What output tells you
The linkedServiceName field identifies the connection boundary used by pipeline activities that reference the dataset.
Type and typeProperties show whether the dataset describes files, folders, tables, databases, formats, or connector-specific options.
Parameters reveal which values must be supplied by pipelines before paths or table names resolve correctly.
Schema details help explain mapping failures, unexpected nulls, and copy activity conversion errors.
Folder and path fields expose whether the dataset targets a narrow partition or an expensive broad location.
Mapped Azure CLI commands
Synapse dataset artifact operations
direct
az synapse dataset list --workspace-name <workspace-name>
az synapse datasetdiscoverAnalytics
az synapse dataset show --workspace-name <workspace-name> --name <dataset-name>
az synapse datasetdiscoverAnalytics
az synapse dataset create --workspace-name <workspace-name> --name <dataset-name> --file @dataset.json
az synapse datasetprovisionAnalytics
az synapse dataset update --workspace-name <workspace-name> --name <dataset-name> --file @dataset.json
az synapse datasetconfigureAnalytics
az synapse dataset delete --workspace-name <workspace-name> --name <dataset-name> --yes
az synapse datasetremoveAnalytics
Architecture context
As an architect, I see Synapse datasets as the contract between orchestration logic and physical data locations. Linked services answer how to connect; datasets answer which object, shape, path, format, and parameter pattern the activity should use. A strong design separates environment-specific values, uses parameters for dates or partitions, keeps naming consistent, and avoids embedding secrets or credentials. Datasets should align with lake zones, source-system ownership, data classifications, and deployment rings. When designed well, they let pipelines move from development to production with predictable references instead of brittle string edits. This creates a stable contract that release pipelines and support teams can reason about.
Security
Security impact is indirect but important. A dataset does not usually hold credentials; the linked service and managed identity carry access. However, dataset paths, table names, schemas, and parameters can expose sensitive business structure or accidentally point a pipeline at restricted data. Operators should review whether a dataset references protected folders, production databases, customer records, or broad wildcard paths. Access to create or update datasets should be controlled because changing one JSON definition can redirect a copy activity to a different source or target. Secure design pairs dataset review with linked-service permissions. Sensitive naming and path patterns should be treated as metadata that still deserves review.
Cost
Cost impact is indirect through the activities a dataset drives. The dataset artifact is not the billed workload, but a wrong source, sink, partition pattern, wildcard path, or schema setting can make a copy job scan too much data, move duplicate files, or write expensive outputs repeatedly. Parameterized datasets can reduce cost by targeting only the needed date, customer, or region partition. Poor reuse can hide cost ownership when many pipelines use one broad dataset.
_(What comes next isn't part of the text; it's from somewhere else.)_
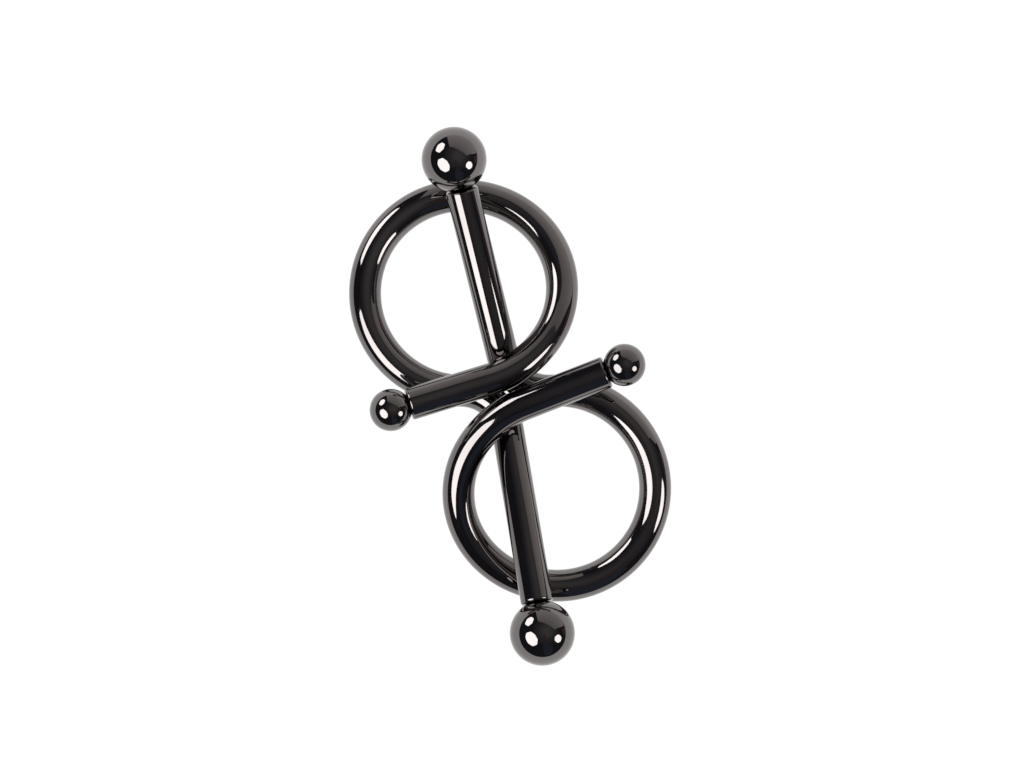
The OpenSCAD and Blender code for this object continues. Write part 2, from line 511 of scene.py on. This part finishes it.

FinOps reviews should connect dataset definitions to activity run cost, storage growth, and unnecessary data movement. Cost analysis should include failed reruns caused by wrong paths, not only successful activity charges.
Reliability
Reliability depends on dataset correctness because pipelines fail when paths, formats, schemas, tables, or parameters drift. A dataset that works in development can break in production if the linked service points elsewhere, folder conventions differ, partitions are missing, or schema assumptions change. Reliable datasets use clear parameters, documented defaults, realistic test data, and deployment validation. Operators should verify both source and sink datasets before changing a pipeline. Blast radius is reduced when shared datasets are versioned carefully and when high-risk activities use dedicated references instead of one overloaded dataset for many jobs. Shared datasets should also have owners who understand the impact of changing them.
Performance
Performance impact comes from how precisely the dataset identifies the data to read or write. A dataset that targets a narrow partition, correct file format, and appropriate folder structure helps pipeline activities avoid unnecessary scans. A dataset with broad wildcards, missing partition parameters, or mismatched compression can slow copy and transformation work. For databases, table choices and query-based datasets affect source load and extraction time. Operators should check whether failures or slow runs trace back to resolved dataset paths, schema inference, file counts, or source-system throttling rather than pipeline code alone. Targeted datasets also make it easier to test only the affected partitions during incidents.
Operations
Operations teams manage Synapse datasets through inventory, JSON review, deployment promotion, failure triage, naming governance, and dependency mapping. They list datasets in a workspace, inspect linked service references, compare definitions across environments, and validate path parameters before releases. During incidents, operators check whether a failed activity used the expected dataset and whether the dataset resolved to the right table, file, folder, or format. Good runbooks include how to export a definition, identify all pipelines using it, test access, and roll back a changed dataset safely. Operators should keep dependency notes so a small dataset edit does not surprise reporting teams.
Common mistakes
Changing a shared dataset without identifying every pipeline activity that depends on it.
Hard-coding development storage paths or table names inside a dataset promoted to production.
Assuming the dataset contains credentials instead of checking the linked service and identity separately.
Using broad wildcard paths that scan unnecessary files and make failures harder to isolate.
Deleting a dataset because it looks unused without checking Git branches, triggers, and inactive pipelines.